§ **The problem**: Return every line of the material exactly.

§ **Information provided**:
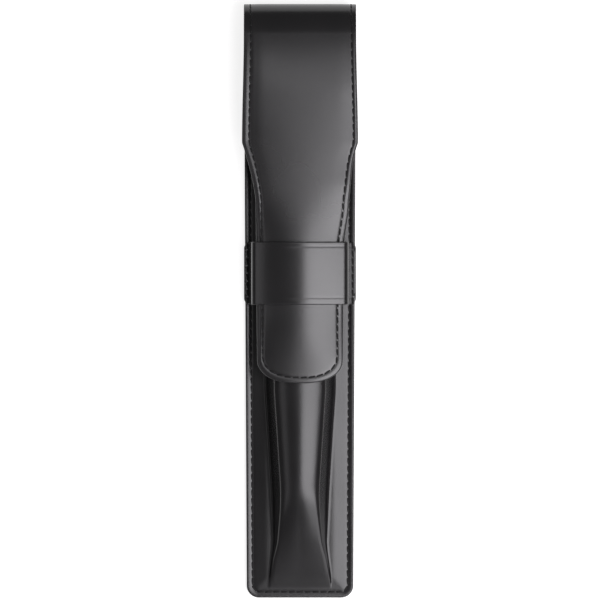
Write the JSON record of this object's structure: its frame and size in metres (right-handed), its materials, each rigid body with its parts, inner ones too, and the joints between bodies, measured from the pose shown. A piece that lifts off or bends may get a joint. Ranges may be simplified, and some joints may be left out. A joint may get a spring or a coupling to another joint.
{
  "type": "single pen sleeve",
  "caption": "Slim black leather sleeve for one pen, with a moulded pocket and a flap over the top whose tongue is tucked under a band across the front.",
  "frame": {"origin": "middle of the flat back, on the surface that the sleeve lies on", "axes": "+Z out of the front, +Y towards the fold at the top, +X to the right of someone facing the front"},
  "size_m": [0.0322, 0.165, 0.0178],
  "materials": {
    "shell_leather": "smooth black calf leather, satin",
    "front_leather": "smooth black calf leather moulded wet, satin",
    "band_leather": "smooth black calf leather, creased along its edges",
    "lining": "thin black lining leather, matte",
    "thread": "waxed black thread"
  },
  "bodies": {
    "root": {"back_panel": "shell_leather", "back_lining": "lining", "front_panel": "front_leather", "front_lining": "lining", "band": "band_leather", "band_lining": "lining", "seam_thread_left": "thread", "seam_thread_right": "thread", "seam_thread_bottom": "thread", "mouth_thread": "thread"},
    "fold": {"flap_fold": "shell_leather", "flap_fold_lining": "lining", "flap_fold_thread": "thread"},
    "shoulder": {"flap_shoulder": "shell_leather", "flap_shoulder_lining": "lining", "flap_shoulder_thread": "thread"},
    "upper": {"flap_upper": "shell_leather", "flap_upper_lining": "lining", "flap_upper_thread": "thread"},
    "lower": {"flap_lower": "shell_leather", "flap_lower_lining": "lining", "flap_lower_thread": "thread"},
    "tongue": {"flap_tongue": "shell_leather", "flap_tongue_lining": "lining", "flap_tongue_thread": "thread"}
  },
  "joints": [
    {"name": "flap_open", "type": "hinge", "parent": "root", "child": "fold", "pos_m": [0, 0.08008, 0.00242], "axis": [-1, 0, 0], "range_deg": [0, 90]},
    {"name": "fold_unroll", "type": "hinge", "parent": "fold", "child": "shoulder", "pos_m": [0, 0.08008, 0.01408], "axis": [-1, 0, 0], "range_deg": [0, 90]},
    {"name": "flap_bow", "type": "hinge", "parent": "shoulder", "child": "upper", "pos_m": [0, 0.07425, 0.0165], "axis": [1, 0, 0], "range_deg": [-85, 0]},
    {"name": "flap_knee", "type": "hinge", "parent": "upper", "child": "lower", "pos_m": [0, 0.04612, 0.0117], "axis": [1, 0, 0], "range_deg": [0, 170]},
    {"name": "tongue_bend", "type": "hinge", "parent": "lower", "child": "tongue", "pos_m": [0, 0.018, 0.0165], "axis": [1, 0, 0], "range_deg": [-85, 0]}
  ],
  "couplings": [
    {"joint": "fold_unroll", "follows": "flap_open", "ratio": 1},
    {"joint": "flap_knee", "follows": "flap_bow", "ratio": -2},
    {"joint": "tongue_bend", "follows": "flap_bow", "ratio": 1}
  ]
}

§ **Correct result**:
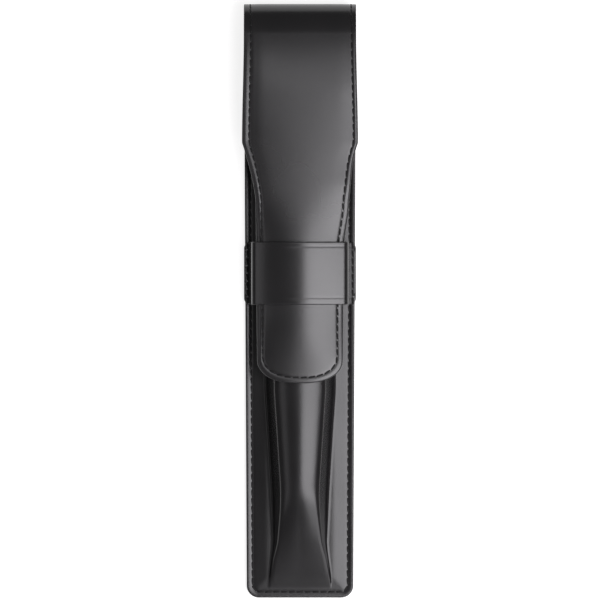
Write the JSON record of this object's structure: its frame and size in metres (right-handed), its materials, each rigid body with its parts, inner ones too, and the joints between bodies, measured from the pose shown. A piece that lifts off or bends may get a joint. Ranges may be simplified, and some joints may be left out. A joint may get a spring or a coupling to another joint.
{
  "type": "single pen sleeve",
  "caption": "Slim black leather sleeve for one pen, with a moulded pocket and a flap over the top whose tongue is tucked under a band across the front.",
  "frame": {"origin": "middle of the flat back, on the surface that the sleeve lies on", "axes": "+Z out of the front, +Y towards the fold at the top, +X to the right of someone facing the front"},
  "size_m": [0.0322, 0.165, 0.0178],
  "materials": {
    "shell_leather": "smooth black calf leather, satin",
    "front_leather": "smooth black calf leather moulded wet, satin",
    "band_leather": "smooth black calf leather, creased along its edges",
    "lining": "thin black lining leather, matte",
    "thread": "waxed black thread"
  },
  "bodies": {
    "root": {"back_panel": "shell_leather", "back_lining": "lining", "front_panel": "front_leather", "front_lining": "lining", "band": "band_leather", "band_lining": "lining", "seam_thread_left": "thread", "seam_thread_right": "thread", "seam_thread_bottom": "thread", "mouth_thread": "thread"},
    "fold": {"flap_fold": "shell_leather", "flap_fold_lining": "lining", "flap_fold_thread": "thread"},
    "shoulder": {"flap_shoulder": "shell_leather", "flap_shoulder_lining": "lining", "flap_shoulder_thread": "thread"},
    "upper": {"flap_upper": "shell_leather", "flap_upper_lining": "lining", "flap_upper_thread": "thread"},
    "lower": {"flap_lower": "shell_leather", "flap_lower_lining": "lining", "flap_lower_thread": "thread"},
    "tongue": {"flap_tongue": "shell_leather", "flap_tongue_lining": "lining", "flap_tongue_thread": "thread"}
  },
  "joints": [
    {"name": "flap_open", "type": "hinge", "parent": "root", "child": "fold", "pos_m": [0, 0.08008, 0.00242], "axis": [-1, 0, 0], "range_deg": [0, 90]},
    {"name": "fold_unroll", "type": "hinge", "parent": "fold", "child": "shoulder", "pos_m": [0, 0.08008, 0.01408], "axis": [-1, 0, 0], "range_deg": [0, 90]},
    {"name": "flap_bow", "type": "hinge", "parent": "shoulder", "child": "upper", "pos_m": [0, 0.07425, 0.0165], "axis": [1, 0, 0], "range_deg": [-85, 0]},
    {"name": "flap_knee", "type": "hinge", "parent": "upper", "child": "lower", "pos_m": [0, 0.04612, 0.0117], "axis": [1, 0, 0], "range_deg": [0, 170]},
    {"name": "tongue_bend", "type": "hinge", "parent": "lower", "child": "tongue", "pos_m": [0, 0.018, 0.0165], "axis": [1, 0, 0], "range_deg": [-85, 0]}
  ],
  "couplings": [
    {"joint": "fold_unroll", "follows": "flap_open", "ratio": 1},
    {"joint": "flap_knee", "follows": "flap_bow", "ratio": -2},
    {"joint": "tongue_bend", "follows": "flap_bow", "ratio": 1}
  ]
}